For too long now Japan has looked to America as a source of cultural input. As an Australian Citizen I can sadly say the same is true of that country, but of course what preceded such cultural assimilation was military assimilation. Australia, through perennial fear of being too weak to defend itself, and Japan by virtue of losing out in 1945, have both found themselves reliant on US military, and by association, foreign policy. If America says ‘jump’ then Japan finds itself saying ‘how high?’ and Australia ‘how many times?’. The invasion of Iraq, weakly linked to the global war on terror, is proof enough of such a relationship. Whilst it might be fair to say that the US deals with its ‘anti-terrorism partners’ bilaterally, the flow on effect is clearly a closer bond between the other nations that support the US position. There might not be a formalised union or forum between US allies that generates and maintains official policies and stances but there is certainly an ongoing series of meetings and discussions between allied nation states regarding the whole terror issue. In fact in April of this year Australian Prime Minister John Howard was in Tokyo visiting his Japanese counterpart in a media friendly showing of solidarity not only between the peoples of both countries, the importers and exporters, traders and bankers, but also in the policies between the two countries. Nothing could have been higher on the agenda than the involvement of Japanese peacekeeping forces and Australian troops in the Middle East. In an ironic twist of fate, where once Australians and Japanese soldiers stood on opposite sides of a fence training guns at each other, now one looks to protect the other as they both wish to participate in the Western or should that be the Highly Developed World’s agenda of anti-terrorism.

The question one has to ask is ‘Why should Japan wish to involve itself in a crisis that does not affect its own way of life?’. Japan is a monoculture. With apologies to the Ainu and the Okinawa Islanders, Japan has no ethnic minorities or religious divides that are common place in almost every other Pacific nation. Terrorists it would appear do not reside in that country and certainly there is no cause for social disturbance by anyone acting under their own faith, beliefs, or religion. What about Australia? Certainly it is much closer to the regions’ hotbed of terrorist activities that lie in and around South-east Asia, and its citizens are targets of terrorist attacks, as evident by the nightclub bombings in Bali, Indonesia. Does this mean it should send troops thousands of kilometres away to deal with circumstances that seemingly have no direct effect on the nations stability? Arguably not. In fact it appears that were it not for the United States and its status of sole world super-power, nations like Japan and even Australia would be less easy to convince in complying with US requests regarding military and civilian assistance towards its own foreign interests. In this sense I argue that the two nations can be thought of as different sides of the same American silver dollar.

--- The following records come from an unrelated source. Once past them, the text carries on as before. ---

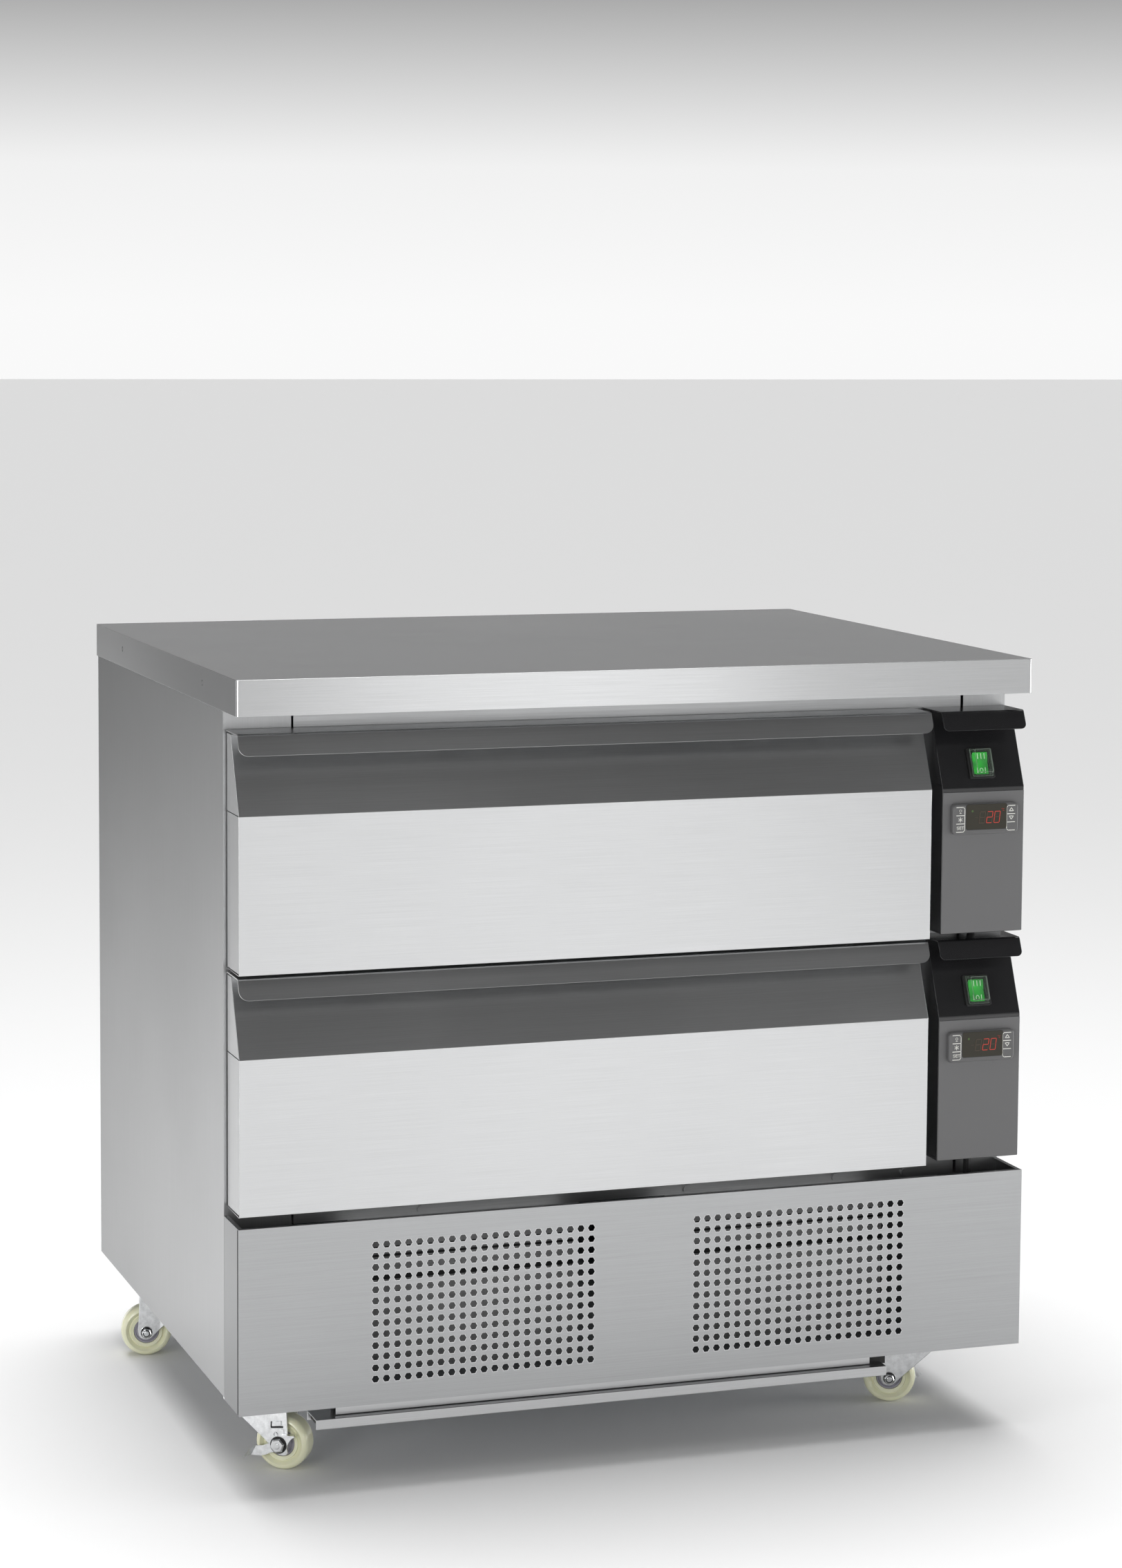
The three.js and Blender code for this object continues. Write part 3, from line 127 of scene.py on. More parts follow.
back_sky = sky_ramp([(0.0, 0.95), (0.04, 0.88), (0.1, 0.24), (0.3, 0.12), (1.0, 0.3)])
front_sky = sky_ramp([(0.0, 0.9), (0.12, 0.8), (0.35, 0.145), (0.75, 0.08), (1.0, 0.35)])
backwards = add_node(
    sky, "MapRange", {"From Min": -0.25, "From Max": 0.35}, {"Value": sky_parts.outputs["Y"]}
)
colour_a, colour_b, colour_mixed = 6, 7, 2
sky_mix = add_node(
    sky, "Mix",
    links={"Factor": backwards.outputs["Result"], colour_a: front_sky, colour_b: back_sky},
    data_type="RGBA",
)
sky.links.new(sky_mix.outputs[colour_mixed], sky.nodes["Background"].inputs["Color"])


def facing(place, aim):
    return (Vector(aim) - Vector(place)).to_track_quat("-Z", "Y").to_euler()


def add_light(name, kind, energy, place, turn, **settings):
    lamp = bpy.data.lights.new(name, kind)
    set_up(lamp, energy=energy, **settings)
    set_up(add_object(name, lamp), location=place, rotation_euler=turn)


for name, place, aim, width, height, watts in (
    ("ceiling_light", (0.2, 0.3, 3.4), (0, 0, 0), 3.6, 3.2, 50),
    ("front_card", (1.15, -4.6, 0.85), (0.1, -0.3, 0.5), 1.7, 1.7, 8),
    ("left_card", (-3.6, 0.6, 1.0), (-0.4, 0, 0.45), 2.0, 1.6, 8),
    ("fill_card", (-2.5, -2.4, 0.7), (0, -0.3, 0.15), 1.2, 1.0, 22),
    ("low_card", (3.1, -1.1, 0.6), (0.35, -0.3, 0.1), 1.2, 1.0, 26),
    ("edge_strip", (-2.4, -1.3, 1.9), (0, -0.35, 0.6), 0.35, 1.2, 9),
):
    add_light(name, "AREA", watts, place, facing(place, aim), shape="RECTANGLE", size=width, size_y=height)
add_light("daylight", "SUN", 2.1, (0, 0, 0), (radians(-14), 0, 0), angle=radians(50))
pool_place = (3.4, -3.2, 2.8)
add_light(
    "floor_pool", "SPOT", 460, pool_place, facing(pool_place, (0.6, -2.3, 0)),
    spot_size=radians(40), spot_blend=1.0, shadow_soft_size=0.3,
)

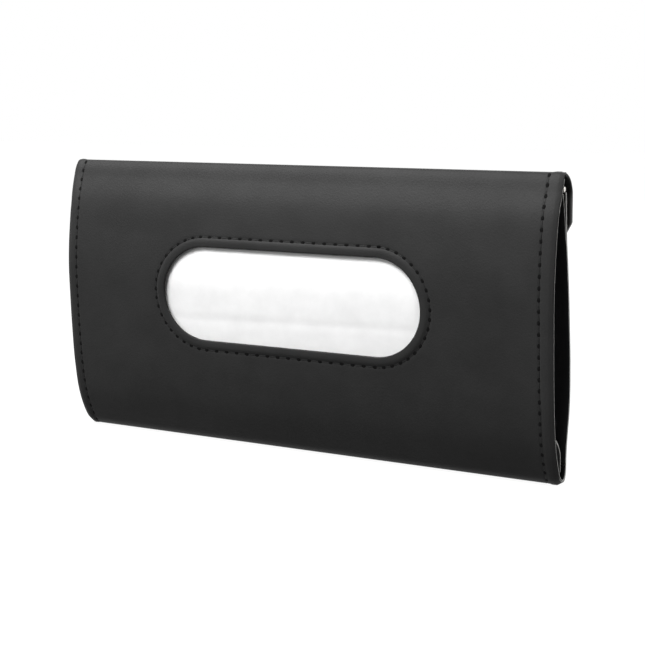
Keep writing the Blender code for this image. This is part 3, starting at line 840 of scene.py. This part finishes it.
def flap_half_width(run):
    """Half the flap's width: cut corners at the tip, a hair narrower at the crease."""
    tip_cut = CORNER_X * max(0.0, 1 - run / CORNER_RUN)
    roof_cut = 1.0 * MM * max(0.0, (run - roof_run) / (flap_line.length - roof_run))
    return FLAP_HALF - tip_cut - roof_cut


def flap_thickness(run):
    return FLAP_THICK + (ROOF_THICK - FLAP_THICK) * settle(run, roof_run - 4.5 * MM, roof_run + 1.5 * MM)


def make_flap_leather():
    sheet = cut_flat(1, 0, flap_line.length, 76, 48)
    for vert in sheet.verts:
        vert.co.x *= flap_half_width(-vert.co.y)
    lifted = bmesh.ops.extrude_face_region(sheet, geom=sheet.faces[:])["geom"]
    top = {item for item in lifted if isinstance(item, bmesh.types.BMVert)}
    for vert in sheet.verts:
        if vert not in top:
            vert.co.z = -flap_thickness(-vert.co.y)
    bmesh.ops.recalc_face_normals(sheet, faces=sheet.faces)
    rim = [e for e in sheet.edges if e.is_manifold and e.calc_face_angle(0) > 1.0
           and max(-v.co.y for v in e.verts) < flap_line.length - 0.01 * MM]
    bmesh.ops.bevel(sheet, geom=rim, offset=0.66 * MM, segments=4, profile=0.5, affect="EDGES", material=-1)
    wrap(sheet, flap_line)
    bmesh.ops.recalc_face_normals(sheet, faces=sheet.faces)
    return sheet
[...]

It might not be a perfect triangle but it really does help to serve every party. Japan gets all the legitimate military muscle it can handle thanks to US interest in North Asian issues such as the Taiwan dispute and the North Korean stand-off. In fact Japan is protected and does not even have to fire one shot in anger, as the US well and truly serves to counterbalance the threat of mainland military power, but it is sad to even need to discuss such potential conflicts given the open wounds of last century’s battles. Simultaneously the United States keeps an active interest in events on the western side of the Pacific and has Japan and the Republic of Korea to thank for that. In the Southeast of the Asian continent the US focus shifts from asking Japan to be a neighbourhood watchdog towards asking Australia to keep a close eye on things. Indonesia, Thailand, Myanmar, and Cambodia are all nations that are keenly observed by the Australian government, and you can be sure that any goings on in these states is reported back to Washington. Historically when conflict has arisen involving the US Australia has never denied assistance, from the Korea War to Vietnam, the 1992 Gulf War to the Iraq of today. The reason being simply that should Australia find itself in immediate danger from other waring states, it would like to assume that the US Armed Forces would arrive all guns blazing to ward of the enemy.

And so both Japan and US and the US and Australia are paired up in deals of friendly diplomatic ties which at the end of the day lead Japan and Australia to be linked similarly. Of course there is nothing to suggest that without US influence Japan and Australia would not be so cordial towards each other over diplomatic issues such as the Iraq war and anti-terrorism efforts in general, but it certainly seems that the American government has inadvertently strengthened any such relationship. It would be unacceptably self-defeatist for an Australian or Japanese citizen to assume that the United States does not bare any affect on their own nations’ domestic policies pertaining to foreign ministerial issues. Not one single Japan Self-Defence Force troop would be deployed in Iraq presently were it not for the global machinations of the United States, and quite probably nor would there be an Australian presence. However both nations are there working side by side and because of this the governments of these two western pacific-rim neighbours have been brought much closer together. Where once Japan and Australia may have faced Asia-Pacific issues of peace and security independently now there is a much stronger bilateral platform from which greater solutions can be formulated. The two richest per capita and the two most developed nations in the Asian region can feel stronger knowing that each respects the other greatly and is willing to assist in all matters of stabilising the national tensions and societal needs of the other members of the Asia Pacific. At the end of the day history never repeats itself and the world we live in is the only one we’ve ever known. The United States of America is the only current super-power and Japan is the most successful Asian country and Australia, despite its meagre political size and little bearing on the world to date is never the less an ally and more importantly a friend of both. So the next time a leaping kangaroo brings a smile to a Japanese television audience or an Australian hotel manager waves goodbye to a busload of holidaying Japanese citizens they should toss that good ol’ silver dollar in the air and say ‘Thankyou America for bringing us closer together!’